With these pop culture references in a way normalizing the existence of life outside of Earth, most of us have become so entertained by the fantasy of an invasion, even forgetting just how scary the actualization of that hypothetical would be.

Alien fixation is not a recent pop culture phenomenon. Mankind is peppered with documentation of strange UFO sightings (taking the acronym of “unidentified flying object” in its most literal context). There’s Roman writer Julius Obsequens’s description of “burning globes” and “round shields” in A.D. 393, the flying “fire-breathing dragons” in China A.D. 747; let’s not even get started on all of the Stonehenge, Great Pyramid and Easter Island Head conspiracies. Point being, there’s an entire human history of weird shit in the sky and people marveling at them with skepticism.

And now, it goes beyond the realm of ancient sightings — astrophysics has hopped on board the “are aliens real?” bandwagon. Frank Drake developed an equation in 1961 that puts, in numerical terms, the estimation of communicative extraterrestrial life in the Milky Way. It measures the number of planets with detectable signs of life, the number of stars observed, the fraction of stars that are quiet, the fraction of stars with rocky planets in the habitable zone, the fraction of those planets that can be observed, the fraction that have life, and the fraction on which life forms reveal their existence by sending signals into space.

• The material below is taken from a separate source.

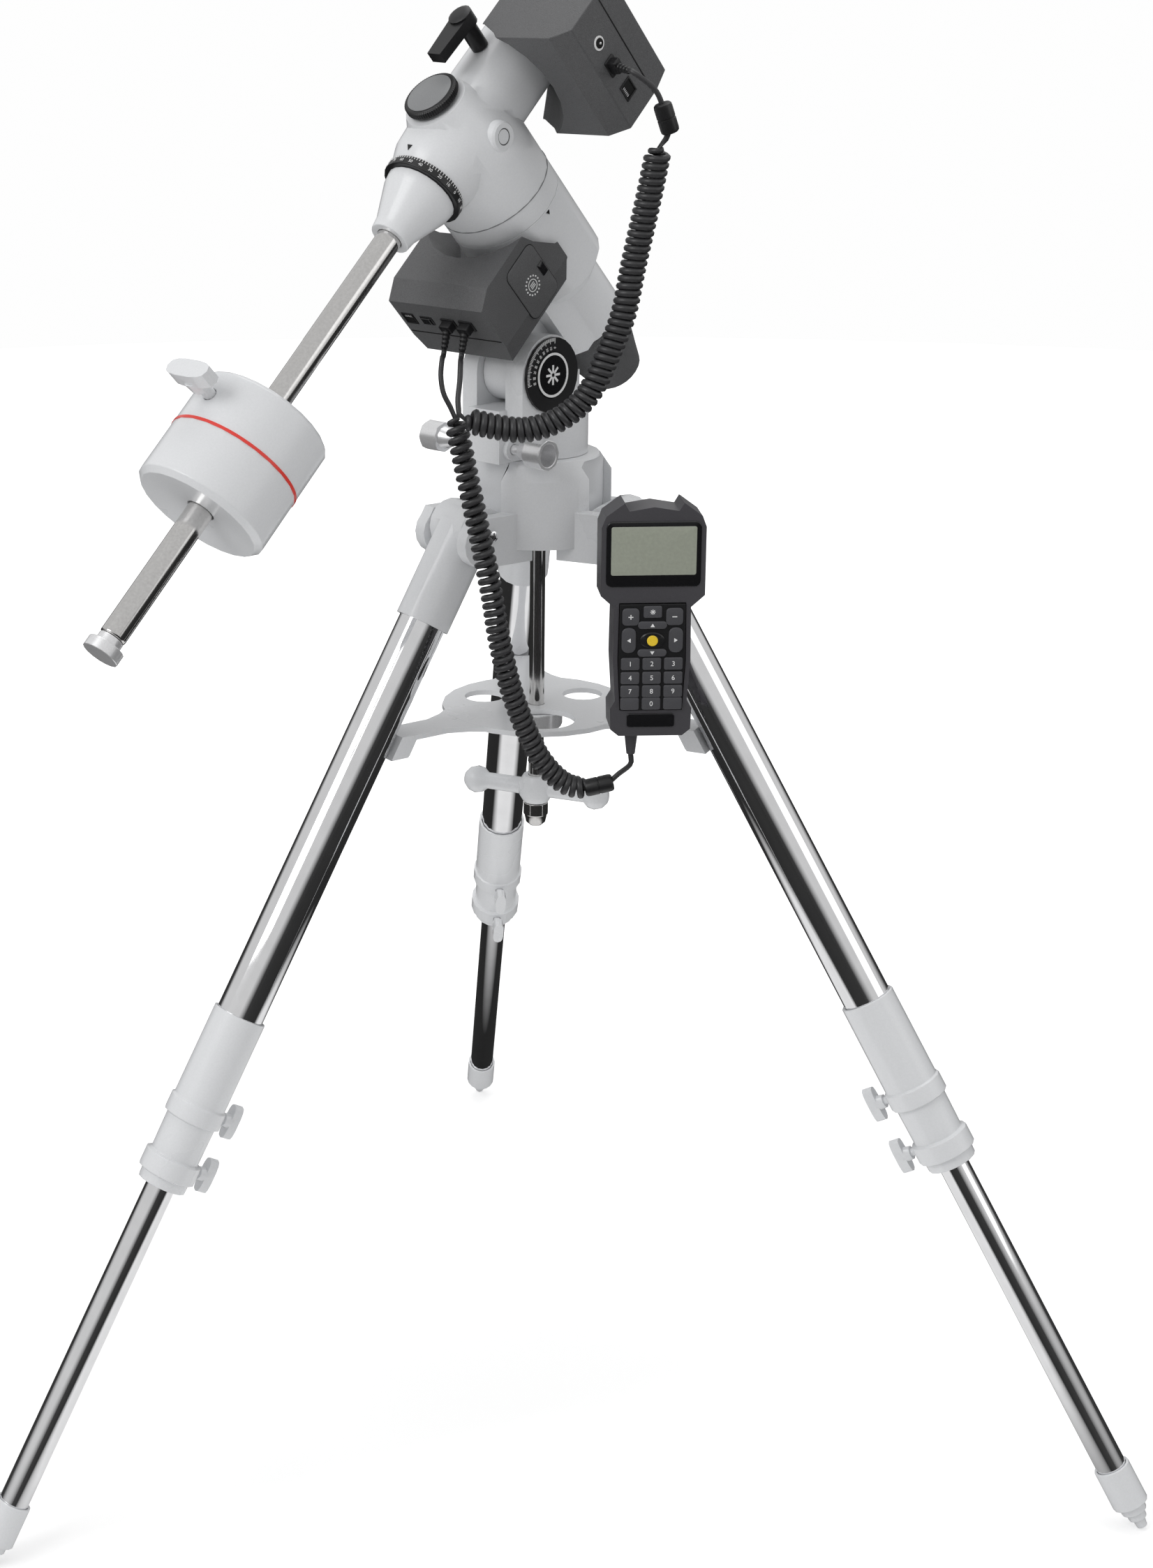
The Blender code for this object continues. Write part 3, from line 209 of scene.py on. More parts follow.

Taking into account just how massive the Milky Way is, the question turns from “will we come into contact with aliens?” to “how have we not contacted any yet?”

We playfully raise our eyebrows at “missiles” on a Saturday night and tune in every episode to ridicule the pseudoscience behind “Ancient Aliens,” transforming aliens into an aesthetically-pleasing facet of pop culture. And yet, it’s also so terrifying to think about them being real. Is this assimilation of aliens just an example of trying to quell our fears of the unknown, or a way of being in denial of how real they just could be? All I know is, our real fear should be the lizard people that live in the earth’s core.